The company can save $7 million in six years by adding power from landfill gas, according to a student team from the University of Michigan Ross School of Business.

UPS could save more than $7 million by harnessing landfill gas for energy, according to a team of students from the University of Michigan Ross School of Business.

Thomas Evans, Bruna Ferro and David Heiser, students in the School's Tauber Institute for Global Operations, took first place in the Spotlight! program, which teams students up with companies to work on solving real problems and saving money.

The UPS team investigated the how the company could benefit from using landfill gas to provide energy by looking at UPS' energy use, local energy and renewables markets, billing structures for energy types and costs and benefits associated with landfill gas.

UPS' Worldport worldwide air hub in Louisville, Ky., consumes more than 30 megawatts during peak operations. The facility is situated near Waste Management's Outer Loop Recycling and Disposal Facility, which already funnels landfill gas for use as energy to two other customers. The student team proposed that UPS build a 10-megawatt combustion turbine to generate electricity, powered by landfill gas from the Waste Management site.
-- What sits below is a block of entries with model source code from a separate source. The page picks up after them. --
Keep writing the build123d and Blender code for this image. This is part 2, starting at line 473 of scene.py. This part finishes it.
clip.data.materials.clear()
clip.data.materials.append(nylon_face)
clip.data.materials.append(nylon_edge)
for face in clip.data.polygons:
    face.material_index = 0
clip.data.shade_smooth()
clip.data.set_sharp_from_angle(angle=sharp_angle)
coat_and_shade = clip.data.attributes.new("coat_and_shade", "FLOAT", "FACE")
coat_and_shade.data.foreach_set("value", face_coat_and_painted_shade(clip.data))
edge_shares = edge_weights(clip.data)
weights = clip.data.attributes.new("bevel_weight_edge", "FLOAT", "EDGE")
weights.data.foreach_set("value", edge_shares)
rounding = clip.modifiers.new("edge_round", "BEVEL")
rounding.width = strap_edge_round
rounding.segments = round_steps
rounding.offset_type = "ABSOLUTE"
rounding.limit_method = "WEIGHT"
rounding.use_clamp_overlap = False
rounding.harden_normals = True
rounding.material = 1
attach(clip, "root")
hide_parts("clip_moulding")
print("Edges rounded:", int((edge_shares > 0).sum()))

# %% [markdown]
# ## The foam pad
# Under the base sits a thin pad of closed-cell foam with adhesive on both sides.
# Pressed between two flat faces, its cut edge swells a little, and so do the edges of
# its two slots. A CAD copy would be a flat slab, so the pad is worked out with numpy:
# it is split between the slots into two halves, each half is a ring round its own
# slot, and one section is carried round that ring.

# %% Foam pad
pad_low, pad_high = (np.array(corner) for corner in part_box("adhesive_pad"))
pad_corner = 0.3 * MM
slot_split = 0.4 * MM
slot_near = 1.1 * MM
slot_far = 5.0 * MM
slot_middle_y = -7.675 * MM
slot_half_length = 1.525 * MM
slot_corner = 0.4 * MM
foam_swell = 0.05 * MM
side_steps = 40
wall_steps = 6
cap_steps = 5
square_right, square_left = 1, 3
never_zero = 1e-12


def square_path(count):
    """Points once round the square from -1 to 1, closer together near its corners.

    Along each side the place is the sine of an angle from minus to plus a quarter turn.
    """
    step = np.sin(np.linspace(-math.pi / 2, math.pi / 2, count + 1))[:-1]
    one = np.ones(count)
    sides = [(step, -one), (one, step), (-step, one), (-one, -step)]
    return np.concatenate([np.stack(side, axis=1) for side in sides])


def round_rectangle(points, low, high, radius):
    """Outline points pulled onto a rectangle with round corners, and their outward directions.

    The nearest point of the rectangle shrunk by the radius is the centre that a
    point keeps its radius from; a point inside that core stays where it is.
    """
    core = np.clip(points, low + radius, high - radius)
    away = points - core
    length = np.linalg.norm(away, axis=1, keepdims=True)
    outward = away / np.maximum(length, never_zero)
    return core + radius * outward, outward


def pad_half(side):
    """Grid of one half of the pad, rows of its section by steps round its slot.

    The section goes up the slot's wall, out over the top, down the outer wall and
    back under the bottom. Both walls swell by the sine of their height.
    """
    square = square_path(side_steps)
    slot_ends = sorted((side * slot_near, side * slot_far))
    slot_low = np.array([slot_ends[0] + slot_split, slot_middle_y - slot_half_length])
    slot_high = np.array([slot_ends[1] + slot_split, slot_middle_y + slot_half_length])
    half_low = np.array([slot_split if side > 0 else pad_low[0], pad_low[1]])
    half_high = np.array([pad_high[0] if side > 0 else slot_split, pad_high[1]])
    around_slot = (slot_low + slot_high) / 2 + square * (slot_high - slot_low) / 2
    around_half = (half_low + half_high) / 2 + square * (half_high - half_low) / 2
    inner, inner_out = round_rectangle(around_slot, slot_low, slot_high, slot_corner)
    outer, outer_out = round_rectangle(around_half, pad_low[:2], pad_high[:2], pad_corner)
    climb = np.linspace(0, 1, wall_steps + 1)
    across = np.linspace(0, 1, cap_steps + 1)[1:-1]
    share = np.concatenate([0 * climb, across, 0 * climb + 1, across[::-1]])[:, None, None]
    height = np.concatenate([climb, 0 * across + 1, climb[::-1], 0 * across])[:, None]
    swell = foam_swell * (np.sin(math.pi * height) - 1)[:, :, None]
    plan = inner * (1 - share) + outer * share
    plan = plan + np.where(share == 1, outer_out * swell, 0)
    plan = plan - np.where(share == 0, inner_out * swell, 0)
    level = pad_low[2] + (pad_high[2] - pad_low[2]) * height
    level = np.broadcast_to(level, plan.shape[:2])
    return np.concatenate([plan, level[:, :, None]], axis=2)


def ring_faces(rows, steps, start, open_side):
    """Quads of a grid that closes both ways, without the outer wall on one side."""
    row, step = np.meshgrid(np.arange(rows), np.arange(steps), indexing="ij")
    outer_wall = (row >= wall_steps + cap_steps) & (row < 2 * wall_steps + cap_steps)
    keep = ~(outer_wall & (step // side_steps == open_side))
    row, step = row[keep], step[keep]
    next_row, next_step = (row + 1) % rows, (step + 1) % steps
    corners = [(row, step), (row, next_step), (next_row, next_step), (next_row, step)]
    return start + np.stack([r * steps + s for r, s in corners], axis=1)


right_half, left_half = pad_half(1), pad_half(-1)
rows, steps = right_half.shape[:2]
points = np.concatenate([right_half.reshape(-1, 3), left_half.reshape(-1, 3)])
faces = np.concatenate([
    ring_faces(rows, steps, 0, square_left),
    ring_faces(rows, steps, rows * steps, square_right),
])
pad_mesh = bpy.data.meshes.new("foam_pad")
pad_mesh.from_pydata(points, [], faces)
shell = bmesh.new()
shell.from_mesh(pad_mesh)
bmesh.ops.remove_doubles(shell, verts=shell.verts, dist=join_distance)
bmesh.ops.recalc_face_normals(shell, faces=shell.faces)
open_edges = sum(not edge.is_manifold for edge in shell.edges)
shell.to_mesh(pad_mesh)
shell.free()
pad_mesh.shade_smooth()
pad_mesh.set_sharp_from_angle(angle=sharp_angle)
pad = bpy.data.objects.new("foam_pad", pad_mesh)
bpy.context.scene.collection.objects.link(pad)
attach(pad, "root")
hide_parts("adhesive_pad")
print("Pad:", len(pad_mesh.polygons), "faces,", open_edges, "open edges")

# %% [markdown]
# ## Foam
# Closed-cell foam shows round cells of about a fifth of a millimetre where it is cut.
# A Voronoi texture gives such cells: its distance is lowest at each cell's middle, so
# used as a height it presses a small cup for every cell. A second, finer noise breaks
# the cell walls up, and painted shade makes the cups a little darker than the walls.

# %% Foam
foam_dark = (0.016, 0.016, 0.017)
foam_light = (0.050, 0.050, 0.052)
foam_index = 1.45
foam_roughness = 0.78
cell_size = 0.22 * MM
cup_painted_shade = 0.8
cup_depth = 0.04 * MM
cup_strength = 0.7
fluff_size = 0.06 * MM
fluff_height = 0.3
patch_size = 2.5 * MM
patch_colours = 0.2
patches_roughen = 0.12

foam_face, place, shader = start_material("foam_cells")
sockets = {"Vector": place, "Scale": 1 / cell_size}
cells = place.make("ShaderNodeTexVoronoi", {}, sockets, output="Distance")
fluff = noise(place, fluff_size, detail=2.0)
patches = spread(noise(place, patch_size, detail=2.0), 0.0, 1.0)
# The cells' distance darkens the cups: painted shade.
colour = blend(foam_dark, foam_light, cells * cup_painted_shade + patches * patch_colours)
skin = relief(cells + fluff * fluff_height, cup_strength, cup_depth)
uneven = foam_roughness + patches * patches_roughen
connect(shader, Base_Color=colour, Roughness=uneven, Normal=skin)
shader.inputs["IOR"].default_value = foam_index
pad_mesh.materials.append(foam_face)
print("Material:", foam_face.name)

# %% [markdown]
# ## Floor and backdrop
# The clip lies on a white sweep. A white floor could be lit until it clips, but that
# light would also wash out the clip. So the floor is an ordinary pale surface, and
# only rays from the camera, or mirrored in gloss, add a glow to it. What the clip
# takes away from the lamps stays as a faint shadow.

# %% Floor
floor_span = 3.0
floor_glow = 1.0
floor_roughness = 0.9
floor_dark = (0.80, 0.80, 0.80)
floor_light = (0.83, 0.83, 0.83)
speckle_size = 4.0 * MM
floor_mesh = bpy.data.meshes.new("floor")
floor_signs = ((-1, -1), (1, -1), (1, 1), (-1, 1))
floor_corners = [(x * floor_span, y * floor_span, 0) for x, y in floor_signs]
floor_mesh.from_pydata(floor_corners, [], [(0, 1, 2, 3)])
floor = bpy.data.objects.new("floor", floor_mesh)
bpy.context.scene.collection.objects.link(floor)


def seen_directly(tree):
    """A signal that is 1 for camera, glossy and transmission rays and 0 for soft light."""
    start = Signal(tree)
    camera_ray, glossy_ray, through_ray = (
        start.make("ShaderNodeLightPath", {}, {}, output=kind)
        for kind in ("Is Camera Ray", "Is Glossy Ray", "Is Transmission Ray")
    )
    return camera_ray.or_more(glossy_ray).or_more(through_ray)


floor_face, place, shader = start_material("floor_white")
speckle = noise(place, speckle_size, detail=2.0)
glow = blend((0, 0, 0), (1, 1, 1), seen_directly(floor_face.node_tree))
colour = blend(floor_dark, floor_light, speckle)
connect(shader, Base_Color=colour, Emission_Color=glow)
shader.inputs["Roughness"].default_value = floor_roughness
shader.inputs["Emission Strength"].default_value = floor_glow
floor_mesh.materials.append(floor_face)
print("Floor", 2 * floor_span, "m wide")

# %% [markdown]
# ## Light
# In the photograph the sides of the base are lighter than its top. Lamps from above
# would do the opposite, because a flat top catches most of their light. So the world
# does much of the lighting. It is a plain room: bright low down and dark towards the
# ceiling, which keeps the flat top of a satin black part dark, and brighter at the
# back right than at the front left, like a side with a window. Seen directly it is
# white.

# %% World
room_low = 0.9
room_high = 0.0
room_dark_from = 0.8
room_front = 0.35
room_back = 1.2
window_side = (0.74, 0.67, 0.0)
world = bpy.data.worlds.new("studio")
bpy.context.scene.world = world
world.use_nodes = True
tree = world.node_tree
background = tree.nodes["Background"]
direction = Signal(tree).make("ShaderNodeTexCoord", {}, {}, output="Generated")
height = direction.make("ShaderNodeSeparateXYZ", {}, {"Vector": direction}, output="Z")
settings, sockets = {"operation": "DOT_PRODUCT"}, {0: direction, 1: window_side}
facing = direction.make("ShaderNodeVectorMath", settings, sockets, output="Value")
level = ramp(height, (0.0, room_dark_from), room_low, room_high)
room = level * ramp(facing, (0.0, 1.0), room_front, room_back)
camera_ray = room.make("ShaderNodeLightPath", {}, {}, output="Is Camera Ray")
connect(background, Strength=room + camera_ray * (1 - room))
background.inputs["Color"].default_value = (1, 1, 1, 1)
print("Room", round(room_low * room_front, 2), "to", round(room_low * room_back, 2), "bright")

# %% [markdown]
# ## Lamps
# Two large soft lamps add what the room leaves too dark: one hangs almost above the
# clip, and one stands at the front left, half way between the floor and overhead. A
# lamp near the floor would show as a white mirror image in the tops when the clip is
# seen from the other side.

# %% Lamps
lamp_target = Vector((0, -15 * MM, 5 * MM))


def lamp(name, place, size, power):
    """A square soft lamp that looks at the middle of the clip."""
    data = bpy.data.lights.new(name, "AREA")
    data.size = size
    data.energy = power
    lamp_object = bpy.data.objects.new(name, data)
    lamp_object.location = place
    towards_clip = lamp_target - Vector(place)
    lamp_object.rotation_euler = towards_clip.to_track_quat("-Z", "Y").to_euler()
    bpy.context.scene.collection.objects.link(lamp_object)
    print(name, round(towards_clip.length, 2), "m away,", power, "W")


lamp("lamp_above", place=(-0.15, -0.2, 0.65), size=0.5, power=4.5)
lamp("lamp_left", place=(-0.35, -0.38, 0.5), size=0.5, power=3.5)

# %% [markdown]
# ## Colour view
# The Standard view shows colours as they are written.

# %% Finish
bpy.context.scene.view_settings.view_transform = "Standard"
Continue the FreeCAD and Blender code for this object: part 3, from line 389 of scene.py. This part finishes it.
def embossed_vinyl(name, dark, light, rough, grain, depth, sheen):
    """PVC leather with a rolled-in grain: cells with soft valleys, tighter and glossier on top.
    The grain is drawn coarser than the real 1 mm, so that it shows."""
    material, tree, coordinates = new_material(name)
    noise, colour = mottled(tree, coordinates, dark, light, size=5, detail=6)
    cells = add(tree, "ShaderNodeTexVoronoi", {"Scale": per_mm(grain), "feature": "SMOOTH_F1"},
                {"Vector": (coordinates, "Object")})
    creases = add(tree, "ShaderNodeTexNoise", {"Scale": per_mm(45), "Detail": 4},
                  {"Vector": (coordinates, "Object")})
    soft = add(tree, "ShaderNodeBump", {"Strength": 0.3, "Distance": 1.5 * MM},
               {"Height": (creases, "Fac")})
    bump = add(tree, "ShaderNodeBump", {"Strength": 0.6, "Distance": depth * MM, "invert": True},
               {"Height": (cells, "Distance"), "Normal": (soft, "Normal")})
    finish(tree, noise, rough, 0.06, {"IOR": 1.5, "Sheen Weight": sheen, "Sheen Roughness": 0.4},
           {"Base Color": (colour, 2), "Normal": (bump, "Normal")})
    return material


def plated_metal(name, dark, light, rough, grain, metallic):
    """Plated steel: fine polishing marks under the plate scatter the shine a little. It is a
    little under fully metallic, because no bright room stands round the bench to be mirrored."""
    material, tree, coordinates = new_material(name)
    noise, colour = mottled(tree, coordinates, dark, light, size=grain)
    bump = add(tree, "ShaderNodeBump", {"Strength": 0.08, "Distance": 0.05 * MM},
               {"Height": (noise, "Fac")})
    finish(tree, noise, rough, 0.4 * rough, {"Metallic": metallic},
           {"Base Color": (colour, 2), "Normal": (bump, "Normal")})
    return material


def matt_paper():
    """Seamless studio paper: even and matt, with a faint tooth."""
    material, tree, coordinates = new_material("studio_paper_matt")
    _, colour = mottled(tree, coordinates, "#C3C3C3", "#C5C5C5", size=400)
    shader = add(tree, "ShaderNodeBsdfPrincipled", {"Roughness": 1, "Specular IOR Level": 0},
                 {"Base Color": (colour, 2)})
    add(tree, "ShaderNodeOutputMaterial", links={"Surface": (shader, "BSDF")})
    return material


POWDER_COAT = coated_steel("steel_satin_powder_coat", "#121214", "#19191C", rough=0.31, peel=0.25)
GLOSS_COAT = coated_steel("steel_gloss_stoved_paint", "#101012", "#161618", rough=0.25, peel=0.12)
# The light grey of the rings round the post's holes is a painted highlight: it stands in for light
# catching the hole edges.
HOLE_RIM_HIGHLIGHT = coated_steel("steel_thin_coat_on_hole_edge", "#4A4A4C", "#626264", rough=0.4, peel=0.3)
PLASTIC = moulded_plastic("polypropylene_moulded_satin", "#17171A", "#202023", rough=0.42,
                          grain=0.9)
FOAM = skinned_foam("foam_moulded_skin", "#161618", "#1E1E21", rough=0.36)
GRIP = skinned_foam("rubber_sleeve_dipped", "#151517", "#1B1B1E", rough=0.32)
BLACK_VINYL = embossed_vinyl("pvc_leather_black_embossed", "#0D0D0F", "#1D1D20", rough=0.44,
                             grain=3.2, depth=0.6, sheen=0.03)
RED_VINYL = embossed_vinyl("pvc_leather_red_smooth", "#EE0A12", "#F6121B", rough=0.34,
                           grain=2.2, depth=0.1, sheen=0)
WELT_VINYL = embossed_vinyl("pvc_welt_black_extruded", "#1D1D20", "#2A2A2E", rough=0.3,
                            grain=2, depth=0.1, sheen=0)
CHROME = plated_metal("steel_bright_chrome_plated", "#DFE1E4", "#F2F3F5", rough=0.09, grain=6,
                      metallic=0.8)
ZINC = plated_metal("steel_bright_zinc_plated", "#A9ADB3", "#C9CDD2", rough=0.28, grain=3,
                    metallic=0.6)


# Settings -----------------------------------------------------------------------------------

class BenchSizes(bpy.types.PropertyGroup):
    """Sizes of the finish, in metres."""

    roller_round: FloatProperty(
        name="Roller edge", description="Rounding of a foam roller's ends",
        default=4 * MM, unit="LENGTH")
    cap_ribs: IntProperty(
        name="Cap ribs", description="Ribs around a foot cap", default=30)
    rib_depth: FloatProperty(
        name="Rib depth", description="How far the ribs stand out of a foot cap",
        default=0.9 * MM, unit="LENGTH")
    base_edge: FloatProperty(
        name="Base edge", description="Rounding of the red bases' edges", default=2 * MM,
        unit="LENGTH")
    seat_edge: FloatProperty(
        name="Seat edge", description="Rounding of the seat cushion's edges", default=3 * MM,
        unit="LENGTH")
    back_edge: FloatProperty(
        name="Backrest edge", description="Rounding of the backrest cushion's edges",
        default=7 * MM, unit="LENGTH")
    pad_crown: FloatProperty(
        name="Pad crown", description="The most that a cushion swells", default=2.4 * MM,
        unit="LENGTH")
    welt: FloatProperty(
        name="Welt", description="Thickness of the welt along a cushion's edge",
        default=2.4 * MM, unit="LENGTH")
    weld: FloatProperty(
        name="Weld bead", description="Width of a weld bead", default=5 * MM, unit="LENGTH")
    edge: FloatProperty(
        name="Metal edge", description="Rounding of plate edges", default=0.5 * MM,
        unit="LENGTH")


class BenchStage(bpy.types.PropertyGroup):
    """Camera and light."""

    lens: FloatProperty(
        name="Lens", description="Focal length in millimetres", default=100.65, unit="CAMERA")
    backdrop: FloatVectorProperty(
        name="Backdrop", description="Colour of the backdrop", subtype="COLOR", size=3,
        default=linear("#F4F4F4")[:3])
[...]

The team predicts UPS could save $7.26 million and that the system would pay for itself in less than six years. However, the savings are contingent on the federal alternative energy Production Tax Credit.

Other student teams in the Spotlight! program, which immerses them within companies for 14-week internships, worked with Alcoa Howmet Dover Castings, Ametek, Boeing Co., BorgWarner, Children's Hospital and Regional Medical Center of Seattle, Cisco Systems, Cummins, Dell, Dow Chemical Co., Eaton Corp., General Electric Aviation, Intel Corp., Pfizer, Raytheon Space and Airborne Systems, Schlumberger, Steelcase and Target.